STILLWATER, Okla. — Sunday was a special one for Lindy Waters.

Not only did the Oklahoma State senior guard score a few late buckets to help seal a home win over a tough Yale squad in Gallagher-Iba Arena, but he was also able to show his appreciation for a handful of people in a postgame ceremony that coincided with the annual N7 day to honor Native Americans.

Waters, of Kiowa/Cherokee heritage, scored a handful of the Cowboys’ final points in their 64-57 win over Yale. He led all players with 19 points – eight of which came during the final 2 minutes and 20 seconds when the game was down to a single possession.

“My teammates put me in great position and gave me great passes and great screens,” Waters said. “Me being ready to shoot – we practice that every single day – and the ball fell. … I was just happy to get a win for my team."

The OSU offense was struggling late when Yale pulled within two points, but Waters hit a pair of daggers in the Bulldogs’ heart. Waters sank two 3-pointers – the second of which came late in the shot clock – to put the Cowboys ahead by a margin they wouldn’t relinquish.

“It was very fitting,” OSU coach Mike Boynton said. “I don’t necessarily believe in coincidences, so it’s fitting on a night where he wasn’t his best that when we needed it, he was able to put us up over the top.”

OSU held on to win, thanks to a couple of defensive stops. The Cowboys’ defense was key to the win, as they shot only 40 percent from the field, including 4 of 19 from 3-point range.

“Like I told my team, there are no bad wins,” Boynton said. “We’ll take it, and we’ll figure out a way to learn from it and try to get better for next time.”

Following the win, thousands of fans stuck around to watch Waters and his family perform an Honoring and Giveaway ceremony that is done in their culture. Waters gave gifts to those who have helped him along his journey at OSU.

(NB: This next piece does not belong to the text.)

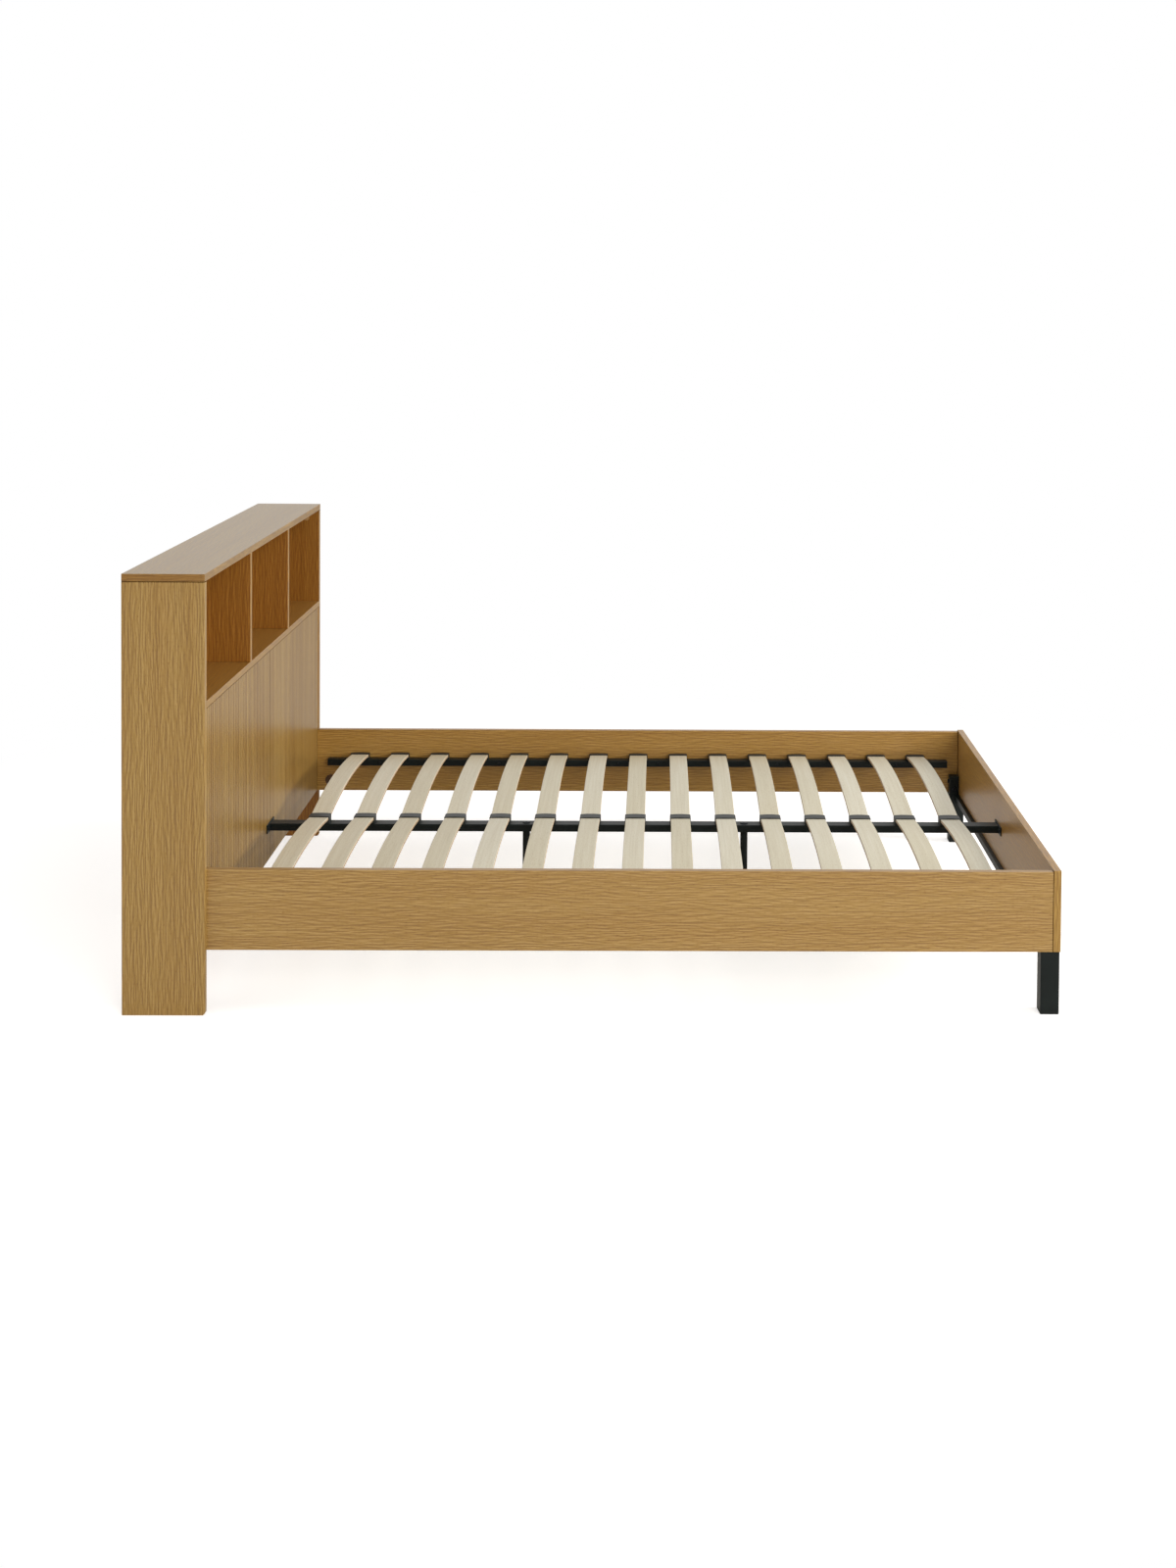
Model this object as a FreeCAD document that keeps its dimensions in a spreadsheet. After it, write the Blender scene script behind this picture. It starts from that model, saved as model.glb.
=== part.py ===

It was a special ceremony for the Norman native.

“It meant a lot to me and my family,” Waters said. “I’ve been here for four years and this university helps me preview my culture in certain way, and it’s a university that’s shown me a lot of love, compassion and resource to be successful. It just meant a lot to me and my family.”

Many of those who received gifts were in the Cowboy basketball program. He also gave gifts to OSU President Burns Hargis and wife Ann Hargis, along with OSU athletic director Mike Holder.

Boynton received the “circle of life” blanket, which is the highest honor given away by the Waters family.

“That blanket is the highest honor blanket we can give to somebody,” Waters said. “Coach Mike is a mentor to me and has put me in a position to be successful. He’s pushed me and given me confidence every single day. You can’t ask much else of a coach.

“… Every single person has a different role and they all do their jobs to a ’T’ every single day. Even my teammates, I have to give them credit, as well. They didn’t get any gifts today, but they were out there battling with me. It feels great to give back to the people who help me.”

Boynton nearly became emotional when talking about the blanket after the game.

“It’s really what you get into coaching for – is to have such an impact on a kid’s life that he feels like he wants to do something like that for your,” Boynton said. “Shy of getting emotional, it means a big deal to me, and it’s probably one of the highlights of my coaching career at this moment.”

In celebration with the N7 day, there was a Native American ceremonial performance at halftime. The Cowboys also wore their annual turquoise uniforms. Waters and his family also gave free T-shirts to the first 500 fans.

The Cowboys are back in action at 7 p.m. Friday when they host Western Michigan.